** Start of SOURCE EXCERPT **

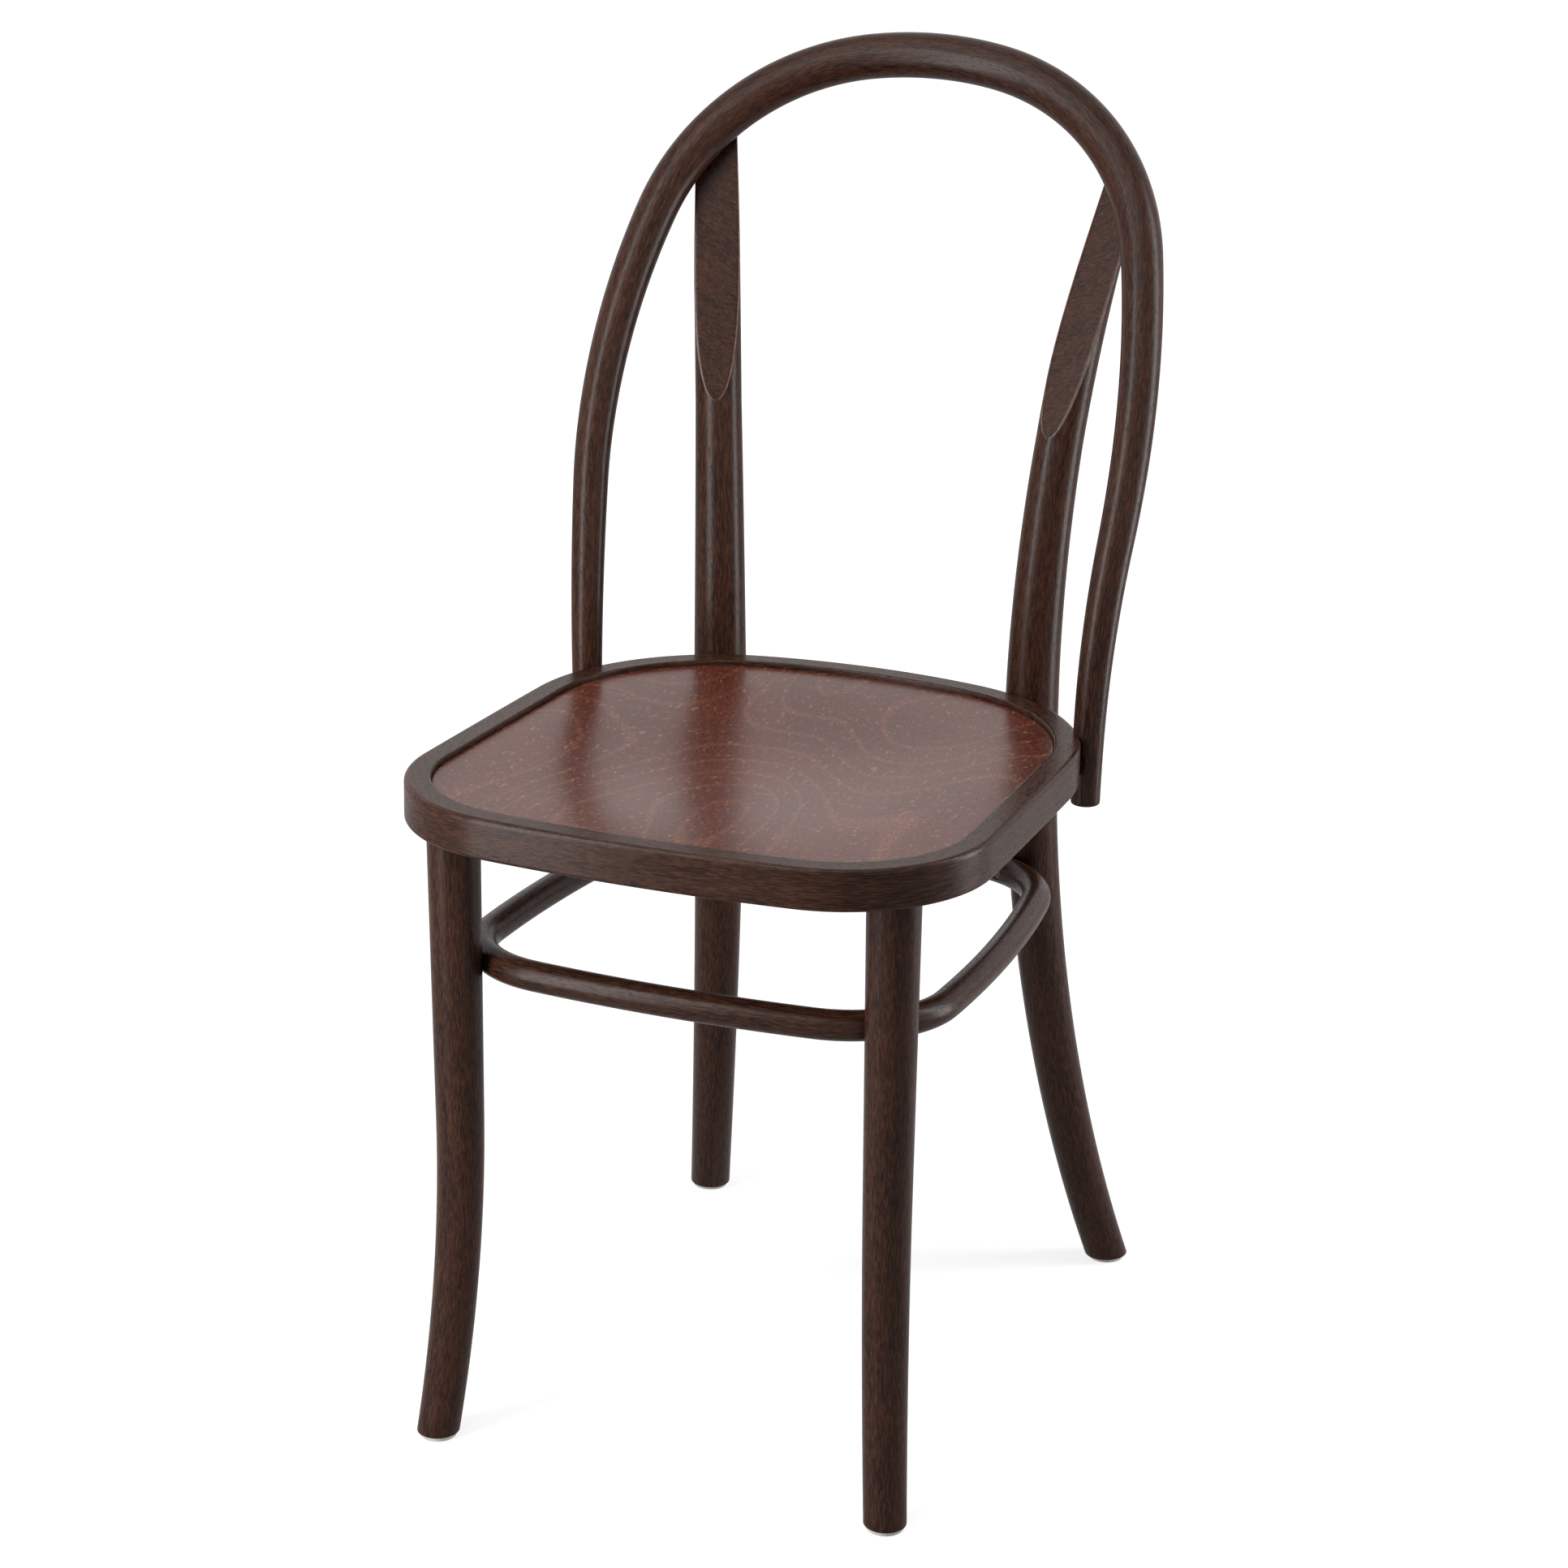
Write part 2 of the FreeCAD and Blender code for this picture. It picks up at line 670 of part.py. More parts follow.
def make_post(ring):
    top = post_target.z + 3 * post_neck_radius
    heights = spread(-overshoot, post_rear_knee, 12) + spread(post_rear_knee, top, 10)[1:]
    stations = [(post_axis(z), post_axis(z + 1) - post_axis(z - 1), turn(45), post_radius(z))
                for z in heights]
    post = bent_bar(stations).common(slab(glide_thickness, top + overshoot))
    reach = post_flat_length + 3 * post_neck_radius
    # The flat is cut in two lengths, so that each of its edges stays short.
    middle = lap_point - lap_up * (post_flat_length / 2)
    ahead = [block(middle + lap_up * way, lap_along, lap_along.cross(lap_normal), lap_normal * -1,
                   reach, reach, reach) for way in (-reach, reach)]
    post = post.cut(ahead + [above_post_top()])
    place, way = stretcher_places[1]
    tools = [
        ring,
        outline_prism(seat, -joint_clearance, rim_bottom - joint_clearance, rim_top + joint_clearance),
        rod(place, way, stretcher_screw_length + socket_clearance, wood_screw_radius + screw_clearance),
        rod(bolt_seat, bolt_way, rim_width - bolt_sink - post_nest + insert_length + socket_clearance,
            insert_radius + screw_clearance),
        screw_hole(hoop_top_seat, hoop_top_way, hoop_top_length, wood_screw_radius,
                   wood_screw_head_radius, hoop_top_screw_sink + overshoot),
        nail_room(post_axis(glide_thickness)),
    ]
    return post.cut(tools)


def make_hoop():
    rise = post_target - post_axis(flat_start)
    along = (rise - lap_normal * rise.dot(lap_normal)).normalize()
    width = post_neck_radius + joint_clearance
    notch = block(lap_point - lap_normal * joint_clearance, along.cross(lap_normal), along, lap_normal,
                  width, 3 * lap_radius, 2 * lap_radius)
    tools = both_sides(notch.cut(above_post_top(joint_clearance)))
    tools += both_sides(rod(hoop_end_seat, hoop_end_way, hoop_end_length + socket_clearance,
                            wood_screw_radius + screw_clearance))
    tools += both_sides(rod(hoop_top_seat, hoop_top_way, hoop_top_length + socket_clearance,
                            wood_screw_radius + screw_clearance))
    return rounded_hoop_bar().cut(tools)


def make_stretcher():
    tools = []
    for place, way in stretcher_places:
        tools += both_sides(screw_hole(place, way, 2 * stretcher_radius, wood_screw_radius,
                                       wood_screw_head_radius, stretcher_screw_sink + overshoot))
    return stretcher_bar().cut(tools)


def make_glide(foot):
    """Plastic disc under a foot, rounded where it meets the floor, with a countersink for its nail."""
    disc = rod(Vector(foot.x, foot.y, 0), UP, glide_thickness, glide_radius)
    edge = [e for e in disc.Edges if e.BoundBox.ZMax < 0.01]
    disc = disc.makeFillet(glide_round, edge)
    head = rod(Vector(foot.x, foot.y, -1), UP, 1 + nail_recess + nail_head_thickness,
               nail_head_radius + socket_clearance)
    shank = rod(Vector(foot.x, foot.y, 0), UP, glide_thickness, nail_radius + screw_clearance)
    return disc.cut([head, shank])


def nail_room(foot):
    return rod(Vector(foot.x, foot.y, 0), UP, nail_recess + nail_length + socket_clearance,
               nail_radius + screw_clearance)


def make_nail(foot):
    start = Vector(foot.x, foot.y, nail_recess)
    head = rod(start, UP, nail_head_thickness, nail_head_radius)
    return head.fuse(rod(start, UP, nail_length, nail_radius)).removeSplitter()


def wood_screw(seat_point, way, length):
    return screw(seat_point, way, length, wood_screw_radius, wood_screw_head_radius, wood_screw_head_height)


def make_bolt():
    """Socket-head bolt; its head stands on the washer."""
    under_head = bolt_seat - bolt_way * washer_thickness
    head = rod(under_head - bolt_way * bolt_head_height, bolt_way, bolt_head_height, bolt_head_radius)
    socket = rod(under_head - bolt_way * bolt_head_height, bolt_way, bolt_socket_depth, bolt_socket_radius)
    shank = rod(under_head, bolt_way, washer_thickness + bolt_length, bolt_radius)
    return head.fuse(shank).removeSplitter().cut(socket)


def make_washer():
    disc = rod(bolt_seat - bolt_way * washer_thickness, bolt_way, washer_thickness, washer_radius)
    hole = rod(bolt_seat - bolt_way * bolt_sink, bolt_way, 2 * bolt_sink, bolt_radius + screw_clearance)
    return disc.cut(hole)


def make_insert():
    """Threaded sleeve in the post, level with the face that meets the rim."""
    start = bolt_seat + bolt_way * (rim_width - bolt_sink + joint_clearance)
    sleeve = rod(start, bolt_way, insert_length - post_nest, insert_radius)
    return sleeve.cut(rod(start - bolt_way, bolt_way, 2 * insert_length, bolt_radius + screw_clearance))


def group(shapes):
    return Part.makeCompound(shapes)


def make_chair():
    ring_room = stretcher_bar(joint_clearance)
    front_leg = make_front_leg(ring_room)
    post = make_post(ring_room)
    front_foot = front_leg_axis(glide_thickness)
    rear_foot = post_axis(glide_thickness)
    glides = {"front": make_glide(front_foot), "rear": make_glide(rear_foot)}
    nails = both_sides(make_nail(front_foot)) + both_sides(make_nail(rear_foot))
    ring_screws = []
    for place, way in stretcher_places:
        ring_screws += both_sides(wood_screw(place, way, stretcher_screw_length))
    panel_screws = [screw(place + panel_screw_seat, UP, panel_screw_length, panel_screw_radius,
                          panel_screw_head_radius, panel_screw_head_height) for place in panel_places]
    return {
        "seat_rim": make_rim(),
        "seat_panel": make_panel(),
        "back_hoop": make_hoop(),
        "stretcher_ring": make_stretcher(),
        "front_leg_right": front_leg,
        "front_leg_left": mirror(front_leg),
        "rear_post_right": post,
        "rear_post_left": mirror(post),
        "glide_front_right": glides["front"],
        "glide_front_left": mirror(glides["front"]),
        "glide_rear_right": glides["rear"],
        "glide_rear_left": mirror(glides["rear"]),
        "glide_nails": group(nails),
        "front_leg_lock_screws": group(both_sides(wood_screw(lock_seat, lock_way, lock_length))),
        "hoop_end_screws": group(both_sides(wood_screw(hoop_end_seat, hoop_end_way, hoop_end_length))),
        "hoop_top_screws": group(both_sides(wood_screw(hoop_top_seat, hoop_top_way, hoop_top_length))),
        "stretcher_screws": group(ring_screws),
        "panel_screws": group(panel_screws),
        "rear_post_bolts": group(both_sides(make_bolt())),
        "rear_post_washers": group(both_sides(make_washer())),
        "rear_post_inserts": group(both_sides(make_insert())),
    }


def place_on_origin(pieces):
    """Moves every piece alike, so that the bounding box stands on the origin by its bottom centre."""
    box = FreeCAD.BoundBox()
    for shape in pieces.values():
        box.add(shape.optimalBoundingBox(False))
    step = Vector(-box.Center.x, -box.Center.y, -box.ZMin)
    return {name: shape.translated(step) for name, shape in pieces.items()}


os.makedirs("parts", exist_ok=True)
for name, shape in place_on_origin(make_chair()).items():
    shape.exportStep("parts/" + name + ".step")
    print(name, "solids", len(shape.Solids), "valid", shape.isValid(), "volume", round(shape.Volume, 1))
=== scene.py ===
import math

import bmesh
import bpy
from bpy.props import FloatProperty, FloatVectorProperty, PointerProperty
from bpy.types import Operator, Panel, PropertyGroup
from mathutils import Matrix, Vector
from mathutils.kdtree import KDTree


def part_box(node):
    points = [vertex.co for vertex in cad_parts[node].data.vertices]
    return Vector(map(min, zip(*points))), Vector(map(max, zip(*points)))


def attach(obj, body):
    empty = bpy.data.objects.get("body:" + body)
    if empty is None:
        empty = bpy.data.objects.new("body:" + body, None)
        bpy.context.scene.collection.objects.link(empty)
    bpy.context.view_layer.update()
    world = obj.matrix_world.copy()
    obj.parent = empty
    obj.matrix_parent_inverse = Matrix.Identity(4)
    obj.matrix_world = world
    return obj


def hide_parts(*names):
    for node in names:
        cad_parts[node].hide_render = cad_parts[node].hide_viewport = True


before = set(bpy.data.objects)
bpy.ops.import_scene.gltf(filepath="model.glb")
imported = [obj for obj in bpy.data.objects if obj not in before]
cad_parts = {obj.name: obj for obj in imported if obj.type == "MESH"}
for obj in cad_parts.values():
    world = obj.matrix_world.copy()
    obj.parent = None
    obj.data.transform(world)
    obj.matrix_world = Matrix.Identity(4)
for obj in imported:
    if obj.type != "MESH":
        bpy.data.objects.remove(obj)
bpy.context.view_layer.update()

bl_info = {
    "name": "Bentwood Dining Chair",
    "version": (1, 0, 0),
    "blender": (4, 5, 0),
    "location": "View3D > Sidebar > Chair",
    "description": "Dresses a bentwood dining chair: seat, legs, posts, hoop, stretcher ring and studio",
    "category": "Object",
}

# The chair faces -Y and its left side is -X. Shapes are worked out about the middle of the seat,
# and placed() moves them to where the frame has its seat rim.

UP = Vector((0, 0, 1))
RIM_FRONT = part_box("seat_rim")[0][1]

# A flat that lies this far from the centre line cuts nothing off the bar.
UNCUT = 1.0

# Working distances in metres: between the rings of a closed bent piece and between the points round
# the panel, from a bore's mouth out to its cutter's end, of the softening of bored edges, between two
# points of a centre line that give its direction, and between points that are one.
RING_SPACING = 0.004
PANEL_SPACING = 0.005
BORE_REACH = 0.012
BORED_EDGE = 0.0004
TANGENT_REACH = 0.001
SAME_POINT = 0.000002

# Edges sharper than this are softened.
SHARP_EDGE = math.radians(32)

# Parts that a softened edge and a rounding are drawn in, sides of a bore, rings of the legs and of
# each half of the hoop, and halvings that find a height.
EDGE_STEPS = 3
ROUND_STEPS = 4
BORE_SIDES = 40
LEG_RINGS = 90
HOOP_RINGS = 130
HALVINGS = 40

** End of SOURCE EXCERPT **

SET EXERCISE: Begin with the line containing "for shape in", end with the line containing "bpy.data.objects.remove(obj)", and repeat every line in that stretch exactly.

COMPLETED TASK:
    for shape in pieces.values():
        box.add(shape.optimalBoundingBox(False))
    step = Vector(-box.Center.x, -box.Center.y, -box.ZMin)
    return {name: shape.translated(step) for name, shape in pieces.items()}


os.makedirs("parts", exist_ok=True)
for name, shape in place_on_origin(make_chair()).items():
    shape.exportStep("parts/" + name + ".step")
    print(name, "solids", len(shape.Solids), "valid", shape.isValid(), "volume", round(shape.Volume, 1))
=== scene.py ===
import math

import bmesh
import bpy
from bpy.props import FloatProperty, FloatVectorProperty, PointerProperty
from bpy.types import Operator, Panel, PropertyGroup
from mathutils import Matrix, Vector
from mathutils.kdtree import KDTree


def part_box(node):
    points = [vertex.co for vertex in cad_parts[node].data.vertices]
    return Vector(map(min, zip(*points))), Vector(map(max, zip(*points)))


def attach(obj, body):
    empty = bpy.data.objects.get("body:" + body)
    if empty is None:
        empty = bpy.data.objects.new("body:" + body, None)
        bpy.context.scene.collection.objects.link(empty)
    bpy.context.view_layer.update()
    world = obj.matrix_world.copy()
    obj.parent = empty
    obj.matrix_parent_inverse = Matrix.Identity(4)
    obj.matrix_world = world
    return obj


def hide_parts(*names):
    for node in names:
        cad_parts[node].hide_render = cad_parts[node].hide_viewport = True


before = set(bpy.data.objects)
bpy.ops.import_scene.gltf(filepath="model.glb")
imported = [obj for obj in bpy.data.objects if obj not in before]
cad_parts = {obj.name: obj for obj in imported if obj.type == "MESH"}
for obj in cad_parts.values():
    world = obj.matrix_world.copy()
    obj.parent = None
    obj.data.transform(world)
    obj.matrix_world = Matrix.Identity(4)
for obj in imported:
    if obj.type != "MESH":
        bpy.data.objects.remove(obj)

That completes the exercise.